NZ Review Charities Act to Ensure It’s Fit For Purpose
Monday, 4th June 2018 at 2:10 pm
New Zealand is launching a comprehensive review of its national Charities Act to ensure the act is “effective and fit for purpose” more than a decade after it was first implemented.
Minister for the Community and Voluntary Sector Peeni Henare, who announced the review, said a lot had changed in the sector since the act had been implemented in 2005 and it was important to ensure it was “working well”.
“The Charities Act 2005 regulates more than 27,000 charities in New Zealand, and as it has been in place for more than a decade it is now time to see if it’s fit for purpose,” Henare said.
“A lot has changed in the charities sector, and it is important to make sure that the act is still working well for all those who operate within it.
“This is a great opportunity to take a look at the legislation that guides charities.”
Since the first charity was registered under the act in New Zealand there has been significant changes in the charitable sector’s wider operating environment.
The past decade has also seen the disestablishment of the Charities Commission and establishment of the independent Charities Registration Board; the introduction of financial reporting standards for registered charities; and a new tax that applies to deregistered charities.
Stakeholders in the sector have been seeking a review of the act for a number of years.

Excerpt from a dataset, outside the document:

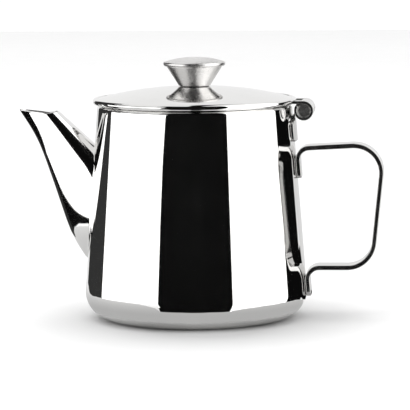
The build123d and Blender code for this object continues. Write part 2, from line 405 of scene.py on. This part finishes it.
def finish_piece(obj, body, node, slot, *materials):
    obj.data.materials.clear()
    for m in materials:
        obj.data.materials.append(m)
    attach(obj, body)
    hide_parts(node)
    return obj


# ------------------------------------------------------------------------------------------ pot
def pot_profile(t):
    slope = BASE_RECESS / (FOOT_R - RECESS_R)
    k = t * tan(atan(slope) / 2)
    pts = [
        (0, BASE_RECESS + t),
        (RECESS_R + k, BASE_RECESS + t),
        (FOOT_R + k, t),
        (pot_r(t, -t), t),
        (pot_r(POT_TOP - t, -t), POT_TOP - t),
        (MOUTH_R, POT_TOP - t),
    ]
    return pts, [2.0 - t, 1.0 + t, POT_CORNER - t, POT_SHOULDER - t]


def pot_shape():
    outer = fillet_line(*pot_profile(0.0), step_deg=4.0)
    inner = fillet_line(*pot_profile(SHEET), step_deg=5.0)
    edge_r = SHEET / 2
    outer[-1] = (MOUTH_R + edge_r, POT_TOP)
    inner[-1] = (MOUTH_R + edge_r, POT_TOP - SHEET)
    lip = arc3((MOUTH_R + edge_r, POT_TOP), (MOUTH_R, POT_TOP - edge_r), (MOUTH_R + edge_r, POT_TOP - SHEET), 8)[1:-1]
    outer = resample(outer, 1.6)
    inner = resample(inner, 2.0)
    profile = outer + lip + inner[::-1]
    return profile, len(outer) + 2


profile, first_inner = pot_shape()
pot = lathe("pot_body", profile, 288, closed=False, inner_from=first_inner)
holes = bmesh.new()
for row in range(9):
    count = 5 if row % 2 == 0 else 4
    for k in range(count):
        y = (k - (count - 1) / 2) * 4.4
        z = 37.5 + row * 4.6
        m = Matrix.Translation(((-47.0) * MM, y * MM, z * MM)) @ Matrix.Rotation(radians(90), 4, "Y")
        bmesh.ops.create_cone(holes, cap_ends=True, segments=28, radius1=1.25 * MM, radius2=1.25 * MM, depth=22 * MM, matrix=m)
cut(pot, new_object("holes", holes))
smooth(pot, 35.0)
finish_piece(pot, "pot", "body", "polished_steel", mirror, inner_satin)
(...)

The New Zealand government announced plans in 2010 to review the Charities Act 2005 but these were later cancelled in 2012 when the functions of the Charities Commission were rolled into the Department of Internal Affairs.
In “A Message from the Minister” in the DIA Charities Services newsletter in February, Henare advised of new plans to review the act.
He said reviewing this legislation was his “top priority”.
“I hope to make good progress on the review during this parliamentary term,” he said.
According to the terms of reference, which were approved by Cabinet last month, the review will focus on substantive issues arising under the act, while recognising and building on the act’s strengths.
“The extent to which charities can advocate for their causes, and ways to appeal the regulator’s decisions, all need looking at,” Henare said.
Matters relating to additional purposes of the act, regulatory framework, registration and deregistration, the obligations of registered charities and links to other legislation all fall within the scope of the review.
In contrast, operational issues, the definition of charitable purpose, tax exemptions that result from registration under the act; regulation of the broader not-for-profit sector; and contracting arrangements for government services will not be covered.
Formal consultation will begin later in the year, with stakeholders and members of the public encouraged to provide feedback on what is working, and what is not.
“The broad scope of the review will enable robust discussions on many key issues that are of interest to the sector and the public,” Henare said.
“I urge everyone with an interest in the work of charities to get involved and have their say.”
The Department of Internal Affairs is leading the review process, working closely alongside a Core Reference Group of representatives from the charity sector.
The review is expected take between two to three years.